Curing ‘Nature-deficit Disorder’
08 July 2016
As life becomes busier and more chaotic, as we lose more open space to the development machine, as we get more and more absorbed into electronic media, we are losing our connection with nature.
Author of bestselling books Last Child in the Woods and The Nature Principle Richard Louv coined the term ‘Nature-Deficit Disorder’ to describe the loss of connection people increasingly have with the natural world. Louv argues that nature-deficit disorder affects “health, spiritual well-being, and many other areas including (people’s) ability to feel ultimately alive.”
So many of us continue to seek living environments in high density, manufactured housing estates. Large homes on small blocks of land with thousands of like-minded others.
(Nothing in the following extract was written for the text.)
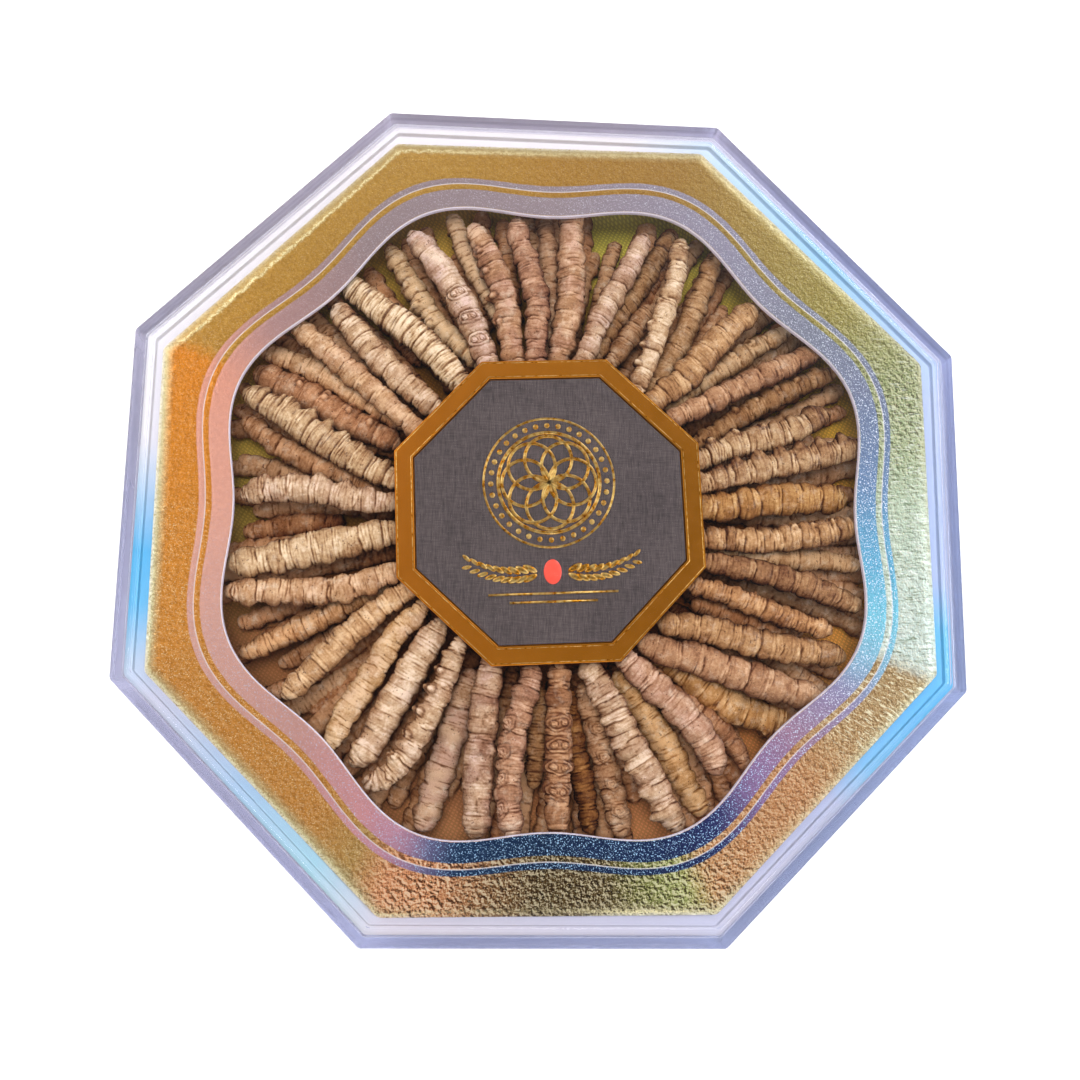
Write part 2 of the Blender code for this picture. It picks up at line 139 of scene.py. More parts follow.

An endless horizon of rooftops.
While living in the Hawkesbury can mean longer commutes to work, it also means greater access to stunning natural environments; crisp, clean air; waking to the sound of birdsongs. If you’re lucky enough to own a property backing onto a nature reserve – like the home we currently have on the market in East Kurrajong – it also means glorious sunsets overlooking untouched bushland.
In an interview with National Geographic, Louv outlines his concern for children growing up without a connection to nature. He provides the example of a young man in Los Angeles who was headed for gangs and trouble. His life was transformed when he was forced to join the school Eco Club in lieu of detention. He had to grow a plant and attend a trip into a national park. The same article notes a study conducted by the University of Kansas that found young people who backpacked for three days showed higher creativity and cognitive abilities. Further, people in hospitals who can see a natural landscape have been shown to get better faster.
As creatures of habit, we don’t all look for different ways to do things, but when you realise that a home on 450m2 in the burbs costs about the same as 10 acres of nature in the Hawkesbury, why wouldn’t you choose the tree change and give ‘ultimately alive’ to your family?